Hence the price paid is reasonably fair and accurate, even more so if issued
at a discount.

EK
----- Original Message -----
From: <tennyson@caverock.net.nz>
To: <sharechat@sharechat.co.nz>
Sent: Tuesday, June 25, 2002 12:33 AM
Subject: [sharechat] Dividend Reinvestment Plans (was Re:WRI)


> Hi terry,
>
> >
> >so  your saying it is a great investment at this time
> >for the DRIP investor.
> >
>
>
> Actually I think it would be a very bad idea to get involved in any
> Wrightson dividend reinvestment plan.   But that is because I am not
> in favour of dividend reinvestment plans at all for 'income' shares.
> My logic is as follows.
>
> Dividend reinvestment plans are a way to build up your shareholding
> in a company by accepting new shares instead of a cash dividend.  The
> strike price of these shares is normally set based on the market
> price of the shares, typically based on some sort of average price in
> the days before the dividend is due to be paid.
>
> When DRIPs first became available in New Zealand, typically a
> discount was offered on shared issued under such a plan.  This was
> sometimes as much as 5% of the prevailing share price.  These days
> the discount in such plans has been reduced to 2%, sometimes even
> less.  It is this low discount factor that kills these schemes for
> income share investors.
>
> For the purposes of this discussion, we'll define an income share as
> something that has a gross yield (before tax) of 6%  (6% is roughly
> what you might expect from having a term deposit in a bank).  Let's
> assume this dividend is paid out twice per year in two 3% chunks.  In
> the months before this payout, our theoretical 'income' share (which
> has a share price 'chart' that is a horizontal line) will ramp up
> slightly above its baseline level to take account of this coming 3%
> dividend.  Immediately after the dividend entitlement expires, the
> share price will drop back to its 'flatline' level (the 3% dividend
> being paid).  Now do you see the problem with this for our 'income'
> investor?
>
> The problem is that the shareprice has been ramped up because of the
> dividend by 3% at the very time the price for shares in lieu of
> dividends is being set.  So far from getting a real discount of 2% on
> the shares issued, our income investor is getting a discount on the
> inflated (by 3%) price of the shares just prior to dividend payment.

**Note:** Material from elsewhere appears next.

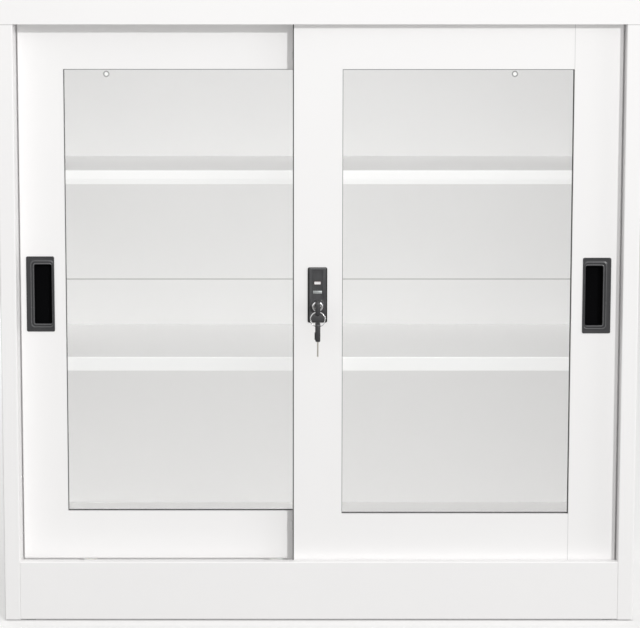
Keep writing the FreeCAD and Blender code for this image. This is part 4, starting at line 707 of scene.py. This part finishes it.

> If we allow for this the actual price of the shares issued compared
> to the shares flatline base level is:
>
> 0.98x1.03x(base level)= 1.009(base level)
>
> In other words our DRIP shareholder is not getting the shares at
> a discount to the market.   They are actually paying slightly *more*
> than market price (in this example)!
>
> In the case of Wrightson shareholders about to get a 7% payout per
> share in August, the dividend yield is much higher than 6%.  This
> means that any shares issued under a Wrightson DRIP, averaged on the
> share price five days before the ex-dividend date, and issued at a 2%
> 'discount' (sic) will really be getting their shares at:
>
> 0.98x1.07x(base level)= 1.05(base level)
>
> These shares will be issued at a price *5% more expensive* than if
> the shareholders had waited until the dividend was paid and then
> bought the shares on the market using cash!  Of course being an
> income investor our shareholder would need to sell his issued newly
> shares to satisfy his income requirements.  He would then have
> brokerage deducted from the shares he sold.  This means that the
> after fees cost of the new shares he has acquired is even more than
> 5% above the market price!
>
> This is a terrible result, and this is the reason I think that
> dividend reinvestment plans on an income share (Telecom NZ stands out
> as a good example of this) are a very bad thing for the income
> investor.  By contrast if you are invested in a 'growth' share, then
> a dividend reinvestment scheme can be a good idea.
>
> SNOOPY
>
>
>
> ---------------------------------
> Message sent by Snoopy
> e-mail  tennyson@caverock.net.nz
> on Pegasus Mail version 2.55
> ----------------------------------
> "You can tell me I'm wrong twice,
> but that still only makes me wrong once."